No, in fact, the evidence is that stimulus-related spending, and a surge in bank lending, have revived confidence. The price of March-delivered hot-rolled steel has increased from Rmb3,770 in October to Rmb4,170 a tonne. These are the first price hikes in five months. Some analysts now think the bottom for the steel price was in October-November.

So happy days are here again?

To quote Evelyn Waugh’s Scoop: “Up to a point, Lord Copper.” Some analysts are forecasting a drop in exports of 40 million tonnes in 2009, and say the average steel price this year will still be 30% below that of 2008.

Steel plants that began construction in 2007-2008 are now entering production, adding to the overcapacity issue. Additionally, around 40% of China’s steel capacity is derived from small producers whose plants make low value-added products, use energy unproductively, and create serious pollution as a result of their old-fashioned techniques.
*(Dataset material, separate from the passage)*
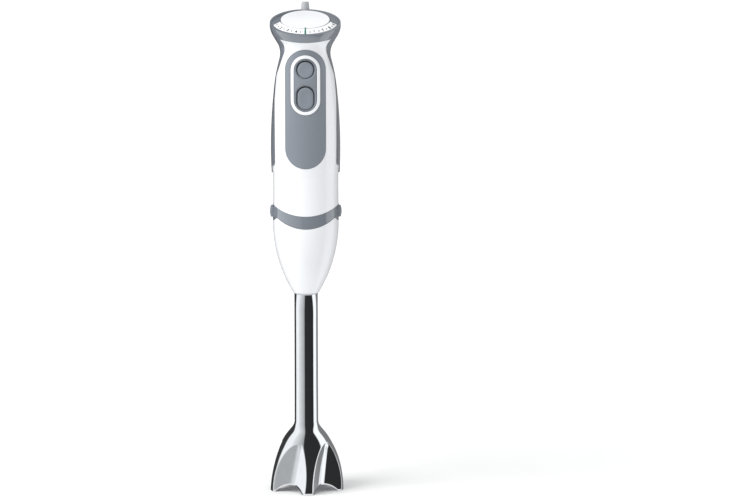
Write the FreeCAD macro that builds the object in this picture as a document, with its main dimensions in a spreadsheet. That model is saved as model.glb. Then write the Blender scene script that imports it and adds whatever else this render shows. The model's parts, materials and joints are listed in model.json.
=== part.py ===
import FreeCAD, Part
import math
import os
from types import SimpleNamespace

import Sketcher

# Immersion blender. Millimetres, +Z up, the controls face -Y.
# The origin is on the axis, on the plane of the bell's feet.

SIZES = [
    # blending shaft
    ("bell_radius", 31.2, "outside of the bell at its feet"),
    ("bell_height", 57.5, "feet to the start of the straight tube"),
    ("bell_curve", 78.0, "curve of the bell's side"),
    ("bell_shoulder_radius", 20.6, "bell where its side turns in"),
    ("bell_shoulder_drop", 17.4, "that place below the tube's foot"),
    ("bell_shoulder_curve", 46.0, "curve of the bell's shoulder"),
    ("bell_neck_step", 2.35, "bell outside the tube, where it hollows into it"),
    ("bell_neck_drop", 5.65, "that place below the tube's foot"),
    ("bell_neck_curve", 8.0, "hollow between bell and tube"),
    ("bell_wall", 1.2, "steel of the bell"),
    ("tube_radius", 9.75, "outside of the straight tube"),
    ("tube_wall", 0.8, "steel of the tube"),
    ("tube_length", 108.5, "straight tube that shows below the cone"),
    ("tube_socket", 30.0, "tube hidden inside the cone"),
    ("flute_radius", 22.0, "hollow between two legs"),
    ("flute_foot", 21.4, "bottom of a hollow to the axis, at the feet"),
    ("flute_top", 20.3, "bottom of a hollow to the axis, at its upper end"),
    ("flute_height", 40.8, "feet to the upper end of a hollow"),
    ("flute_turn", 35.0, "first hollow at the feet, left of the front, degrees"),
    ("flute_sweep", 20.5, "turn of a hollow from the feet to its upper end, degrees"),
    ("notch_height", 6.3, "notch in the rim between two feet"),
    ("notch_width", 27.0, "that notch at the feet"),
    ("leg_count", 5, "legs of the bell"),
    ("cone_length", 56.0, "cone from the tube to the joint"),
    ("cone_foot_wall", 0.85, "cone outside the tube, at its foot"),
    ("cone_top_radius", 27.1, "cone at the joint"),
    ("cone_curve", 114.0, "curve of the cone's side"),
    ("cone_throat_gap", 2.85, "inside of the cone outside the tube, above its foot"),
    ("cone_wall", 2.0, "plastic of the cone"),
    ("sleeve_wall", 3.25, "inner sleeve of the cone, outside the tube"),
    # blade and its drive
    ("blade_gap", 1.3, "blade tip to the inside of the hollows"),
    ("blade_level", 13.0, "blade above the feet"),
    ("blade_thick", 1.5, "blade steel"),
    ("drive_radius", 2.5, "drive shaft"),
    ("bush_length", 9.0, "each plain bush"),
    # handle
    ("handle_length", 155.0, "joint to the underside of the head collar"),
    ("ring_radius", 27.4, "white ring just above the joint"),
    ("waist_radius", 26.9, "white ring at its narrowest"),
    ("waist_height", 44.0, "joint to the foot of the rear cover"),
    ("grip_radius", 28.1, "rear cover at its foot"),
    ("grip_curve", 430.0, "long curve of the grip"),
    ("shoulder_radius", 26.2, "grip where it starts to narrow"),
    ("shoulder_drop", 44.0, "shoulder below the head collar"),
    ("shoulder_curve", 143.0, "curve of the shoulder"),
    ("throat_radius", 23.4, "foot of the straight taper to the neck"),
    ("throat_drop", 25.0, "that foot below the head collar"),
    ("neck_radius", 21.2, "top of that taper"),
    ("neck_drop", 16.0, "top of that taper below the head collar"),
    ("neck_curve", 16.0, "hollow of the neck"),
    ("flare_radius", 23.0, "where the head starts to flare"),
    ("flare_drop", 3.9, "that place below the head collar"),
    ("collar_foot_radius", 26.2, "head collar at its foot"),
    ("collar_radius", 29.2, "head collar at its widest"),
    ("collar_rise", 9.5, "widest place above the collar's underside"),
    ("collar_curve", 19.7, "curve of the collar"),
    ("collar_sag", 92.0, "curve of the collar's lower edge, seen from the front"),
    ("cover_step", 0.4, "front shell below the rear cover's surface"),
    ("shell_wall", 2.6, "wall of both shells"),
    ("panel_thick", 1.3, "control panel"),
    ("seam_gap", 0.15, "gap along every seam of the shells"),
    ("seam_x", 25.8, "half width of the front shell between the covers"),
    # control panel
    ("panel_width", 33.2, "grey panel"),
    ("panel_foot", 49.6, "joint to the panel's lower end"),
    ("panel_top_drop", 8.2, "panel's upper end below the collar"),
    ("trim_width", 24.6, "white ring outside"),
    ("trim_band", 2.95, "width of the white ring's band"),
    ("trim_proud", 0.5, "white ring above the panel"),
    ("trim_foot", 93.6, "joint to the white ring's lower end"),
    ("trim_top_drop", 12.6, "white ring's upper end below the collar"),
    ("power_drop", 24.3, "upper button's centre below the collar"),
    ("power_width", 13.2, "upper button"),
    ("turbo_drop", 47.4, "lower button's centre below the collar"),
    ("turbo_width", 13.2, "lower button"),
    ("turbo_height", 18.2, "lower button, over its ends"),
    ("button_gap", 0.6, "gap round each front button"),
    ("button_depth", 3.0, "depth of a button's cap"),
    ("button_travel", 1.5, "how far the front buttons press in"),
    # joint band and release buttons
    ("joint_gap", 0.3, "gap between the band and the cone"),
    ("band_curve", 51.0, "curve of the band's upper edge"),
    ("band_rise", 10.2, "band height at the front"),
    ("joint_curve", 39.2, "curve of the band's lower edge"),
    ("joint_half", 23.8, "half width of that curve"),
    ("joint_tab", 3.1, "drop of the band's edge at the sides"),
    ("release_foot", 8.0, "release buttons above the joint"),
    ("release_height", 8.2, "release button"),
    ("release_depth", 15.0, "release button, front to back"),
    ("release_proud", 2.5, "release button outside the band"),
    ("release_travel", 2.5, "how far the release buttons press in"),
    # head and dial
    ("head_rise", 12.9, "dial centre above the collar's underside"),
    ("head_tilt", 17.4, "forward tilt of the dial, degrees"),
    ("scale_radius", 27.4, "scale ring outside"),
    ("scale_drop", 2.7, "fall of the scale ring, inside to outside"),
    ("dial_radius", 20.2, "white dial"),
    ("dial_dome", 0.8, "crown of the dial"),
    ("stem_radius", 3.0, "dial stem"),
    ("pointer_width", 1.6, "green pointer"),
    ("gland_back", 31.0, "cord gland behind the axis"),
    ("gland_radius", 3.6, "cord gland"),
    ("gland_rise", 28.0, "top of the cord gland above the collar's underside"),
    ("cord_bore", 2.4, "hole for the cord"),
    # motor
    ("carrier_gap", 0.1, "motor carrier in the waist of the shell"),
    ("carrier_wall", 1.8, "motor carrier"),
    ("carrier_height", 75.0, "motor carrier"),
    ("motor_rise", 17.0, "motor carrier above the joint"),
    ("stator_radius", 20.5, "iron core outside"),
    ("stator_ring", 2.7, "iron ring of the core"),
    ("core_length", 26.0, "iron core"),
    ("armature_radius", 11.5, "rotor iron"),
    ("air_gap", 0.5, "rotor iron to pole shoes"),
    ("slot_count", 12, "slots of the rotor"),
    ("spindle_radius", 2.5, "motor shaft"),
    ("fan_radius", 14.0, "cooling fan"),
    ("fan_blades", 9, "cooling fan"),
    ("commutator_radius", 7.0, "commutator"),
    ("running_gap", 0.05, "turning shaft in its bore"),
    ("fit_gap", 0.2, "piece on its seat"),
]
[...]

But perhaps the most worrying statistic is that China needs to get the price of imported iron ore down by at least 25% just for its producers to break even.

Is that likely?

Chinalco’s recent investment in Rio Tinto (see WiC3) has proved controversial for this very reason. Since China is one of the main customers for iron ore, Rio’s institutional shareholders worry that Chinalco’s stake – which they fear is a proxy for the Chinese government – will allow Chinese steelmakers to exert downward pressure on the price of ore.

Rio, BHP Billiton and Brazil’s Vale do Rio Doce control 75% of the world’s traded iron ore. Ore prices jumped 97% last year and it is thought the Chinese will push for a 50% cut during the ongoing round of price negotiations it holds annually with all three firms.

The price meetings normally last a few months, but – with the world experiencing a synchronized global slowdown – Chinese steelmakers are confident that, this time around, they will be able to win their first price cut in seven years.